I've actually contemplated leaving our FB group due to others laziness. I'd give almost anything to be able to jump rope, do jumping jacks, or crunches. I may DD this one. I've got no balls.
I'm starting my keep-myself-busy plan tomorrow, assuming I'm not killed in the blizzard. I have a dinner with the work girls for a baby shower type deal, and then I'm taking my stepthing rock climbing at the gym, and she invited me to go "country swing dancing" after that cause it's next door and one of the Mormon girls from her 'young singles ward' invited her Monday. She had fun and said it's not all Mormon, so I won't feel like the beastly heathen black sheep. Yay!
I hope I can get home despite the weather tomorrow, cause I'm looking forward to it.
You have every right to feel this way. I've been lazy as hell and not accountable at all for my eating. I need to fix that, I just feel like other issues are taking up my energy. It's not an excuse and I need too get it together.
I'm really glad to hear that you are going out and about keeping busy! I hope it's fun for you!
I've thought about giving a pep talk. I just don't want it to be a 'woe is me' talk.
When I went to a weight loss support group I had to quit because it turned into people making excuses and sharing ways to 'cheat'.
Who the fvc& do you think you're cheating and tricking? *throws hands up*
I thought everyone decided to go to bed until I read your status on FB mentioning the maintenance.
I immediately thought of Vincent Price in The Last Man on Earth.
Cue tumbleweeds...
I'm getting really fed up with my cousin saying stupid crap.
For example: I went a mile on the treadmill. Granted it was a good day, I took a short break, and it took me like half an hour..
She'll all: "You must be feeling better!"
As if I'm cured or something.
B!tch, please. I have my good days.. but mostly bad days.
I know it is harder to understand than someone who is in a wheelchair every.single.day.. but still.. I have explained it to her repeatedly AND she is a nurse.
Just.. get it, please!
It's been decades!
Oh, huffy bikes! I miss mine!
Yeah, I'm thinking a ten pager is more likely to happen tomorrow. Unless I write something so flameful that lurkers appear out of nowhere. But I've got nothing.
I'll just have to add more to this first thing in the morning.. or second or third thing.. sometimes I'm able to sleep for a few hours in the morning.
There's one!
Sometimes I think people assume I complain about being tired because I am a mom, but really it is because I'm in pain and have insomnia.
Right now both spawn are asleep.. and here I am.
The only kid to get under my skin when I worked at a treatment center for young assholes was a kid who killed puppies.

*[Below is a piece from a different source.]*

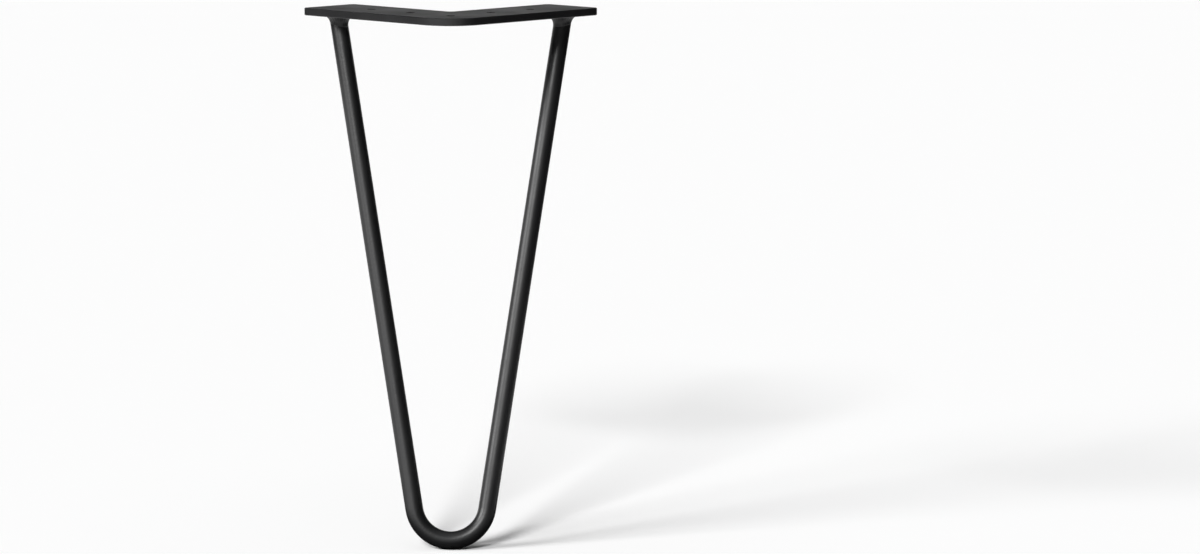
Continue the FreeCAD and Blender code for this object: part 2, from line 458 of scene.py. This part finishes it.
class HAIRPIN_OT_coat_bar(bpy.types.Operator):
    """Coat the bent round bar"""
    bl_idname = "hairpin.coat_bar"
    bl_label = "Coat Bar"

    def execute(self, context):
        dress(ROD, powder_coat("powder_coated_round_bar", drawn_bar))
        return {"FINISHED"}


class HAIRPIN_OT_weld_bar(bpy.types.Operator):
    """Weld the bar's ends to the plate, with rippled beads"""
    bl_idname = "hairpin.weld_bar"
    bl_label = "Weld Bar"

    def execute(self, context):
        points, faces = [], []
        for side, start in BEADS:
            build_bead(context.scene.hairpin_weld, points, faces, side, start)
        mesh = bpy.data.meshes.new("rippled_weld_beads")
        mesh.from_pydata(points, [], faces)
        mesh.shade_smooth()
        mesh.materials.append(powder_coat("powder_coated_weld"))
        beads = bpy.data.objects.new("rippled_weld_beads", mesh)
        context.scene.collection.objects.link(beads)
        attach(beads, "root")
        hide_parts(WELDS)
        return {"FINISHED"}


def lay_floor(stage):
    """A round pale floor under the foot."""
    bpy.ops.mesh.primitive_circle_add(
        vertices=128, radius=stage.floor_radius, fill_type="NGON", location=(0, 0, FLOOR),
    )
    floor = bpy.context.object
    floor.name = "floor"
    floor.data.materials.append(matt_board("matt_white_board", stage.floor_colour))


def light_room(scene, stage):
    """A dim, even room. The camera and the gloss see its walls as white, up to where they end."""
    scene.world = bpy.data.worlds.new("room")
    scene.world.use_nodes = True
    tree = scene.world.node_tree
    tree.nodes.clear()
    way = add_node(tree, "ShaderNodeTexCoord").outputs["Generated"]
    rise = add_node(tree, "ShaderNodeSeparateXYZ", {"Vector": way}).outputs["Z"]
    walls = add_node(
        tree, "ShaderNodeMapRange",
        {
            "Value": rise, "From Min": math.sin(stage.walls_end + stage.walls_fade),
            "From Max": math.sin(stage.walls_end - stage.walls_fade),
        },
    )
    seen = add_node(tree, "ShaderNodeLightPath").outputs
    camera_or_gloss = add_node(
        tree, "ShaderNodeMath", {0: seen["Is Camera Ray"], 1: seen["Is Glossy Ray"]}, operation="MAXIMUM",
    )
    any_view = add_node(
        tree, "ShaderNodeMath", {0: camera_or_gloss.outputs[0], 1: seen["Is Transmission Ray"]},
        operation="MAXIMUM",
    )
    white = add_node(
        tree, "ShaderNodeMath", {0: any_view.outputs[0], 1: walls.outputs["Result"]}, operation="MULTIPLY",
    )
    strength = add_node(
        tree, "ShaderNodeMapRange",
        {"Value": white.outputs[0], "To Min": stage.room_strength, "To Max": 1.0},
    )
    room = add_node(
        tree, "ShaderNodeBackground", {"Color": linear("#ffffff"), "Strength": strength.outputs["Result"]},
    )
    add_node(tree, "ShaderNodeOutputWorld", {"Surface": room.outputs["Background"]})


def hold_flags(scene):
    """Black cards near the leg, that only reflections see."""
    material = matt_board("black_card", linear("#0a0a0a"))
    for name, (edge, far_edge) in FLAGS.items():
        mesh = bpy.data.meshes.new(name)
        points = [Vector((across, back, FLOOR + rise)) for across, back, rise in edge + far_edge]
        far = len(edge)
        faces = [(near, near + 1, far + near + 1, far + near) for near in range(far - 1)]
        mesh.from_pydata(points, [], faces)
        mesh.materials.append(material)
        flag = bpy.data.objects.new(name, mesh)
        scene.collection.objects.link(flag)
        flag.visible_camera = flag.visible_diffuse = flag.visible_shadow = False


def hang_softbox(scene, name, strength):
    """A soft lamp so far away that it lights everything alike."""
    bearing, rise, spread = SOFTBOXES[name]
    lamp = bpy.data.lights.new(name, "SUN")
    lamp.energy = strength
    lamp.angle = math.radians(spread)
    holder = bpy.data.objects.new(name, lamp)
    holder.rotation_euler = (math.radians(90 - rise), 0, math.radians(-bearing))
    scene.collection.objects.link(holder)


def set_camera(scene, stage):
    """The photograph's view: square on to the plate's front corner, from a little above it."""
    camera = bpy.data.cameras.new("camera")
    holder = bpy.data.objects.new("camera", camera)
    scene.collection.objects.link(holder)
    holder.location = (0, -stage.camera_distance, stage.camera_height)
    holder.rotation_euler = (math.pi / 2 - stage.camera_pitch, 0, 0)
    camera.sensor_width = SENSOR_WIDTH
    camera.lens = SENSOR_WIDTH * PHOTO_LENS / PHOTO_WIDTH
    camera.shift_x = (PHOTO_WIDTH / 2 - PHOTO_LEG_X) / PHOTO_WIDTH
    camera.clip_end = 2 * stage.floor_radius
    scene.camera = holder


class HAIRPIN_OT_set_stage(bpy.types.Operator):
    """Set the floor, the lamps and the camera"""
    bl_idname = "hairpin.set_stage"
    bl_label = "Set Stage"

    def execute(self, context):
        scene = context.scene
        stage = scene.hairpin_stage
        lay_floor(stage)
        light_room(scene, stage)
        hang_softbox(scene, "near_key_softbox", stage.near_key_strength)
        hang_softbox(scene, "far_key_softbox", stage.far_key_strength)
        hang_softbox(scene, "top_softbox", stage.top_strength)
        hold_flags(scene)
        set_camera(scene, stage)
        return {"FINISHED"}


class HAIRPIN_PT_leg(bpy.types.Panel):
    """The leg's pieces and its stage"""
    bl_idname = "HAIRPIN_PT_leg"
    bl_label = "Hairpin Leg"
    bl_space_type = "VIEW_3D"
    bl_region_type = "UI"
    bl_category = "Hairpin Leg"

    def draw(self, context):
        for operator in OPERATORS:
            self.layout.operator(operator.bl_idname)


SETTINGS = {
    "hairpin_coat": HairpinCoatSettings,
    "hairpin_steel": HairpinSteelSettings,
    "hairpin_weld": HairpinWeldSettings,
    "hairpin_stage": HairpinStageSettings,
}
OPERATORS = [HAIRPIN_OT_coat_plate, HAIRPIN_OT_coat_bar, HAIRPIN_OT_weld_bar, HAIRPIN_OT_set_stage]


def register():
    for name, group in SETTINGS.items():
        bpy.utils.register_class(group)
        setattr(bpy.types.Scene, name, PointerProperty(type=group))
    for kind in [*OPERATORS, HAIRPIN_PT_leg]:
        bpy.utils.register_class(kind)


def unregister():
    for kind in [HAIRPIN_PT_leg, *reversed(OPERATORS)]:
        bpy.utils.unregister_class(kind)
    for name, group in reversed(SETTINGS.items()):
        delattr(bpy.types.Scene, name)
        bpy.utils.unregister_class(group)


def main():
    register()
    bpy.context.scene.view_settings.view_transform = "Standard"
    bpy.ops.hairpin.coat_plate()
    bpy.ops.hairpin.coat_bar()
    bpy.ops.hairpin.weld_bar()
    bpy.ops.hairpin.set_stage()


if __name__ == "__main__":
    main()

I was downright cold and scary when I dealt with him.. I still think the world would be a better place without him in it and would have been willing to kill him myself if the job had been offered.
If she's a nurse, one would think she'd figure it the fucck out. Frustrating.
I've got an odd question for you.
Let's say they "found a cure" for you in the next 5 years. They give it to you (let's just say it's in the form of an injection) but it cures you. Would you do it?
I'll answer in another post.
Yeah, I can't get with team mom either. "I'm so weak and pathetic that I'll let this man harm me and my children, and will do nothing to stop my abused daughter's wedding become a fake love fest with this predator at the center".
Sorry. Mom's not coming off real well here. You need some serious counselling, op.
If they found a cure, I honestly don't know what I'd do.
The reason I'd be hesitant is because we don't know what the long term effects of said cure are. Maybe I should have included that as part of the question?
I guess I think that a lot with the newer meds on the market. They seem to show a positive short term answer, but it's the long term I'm worried about.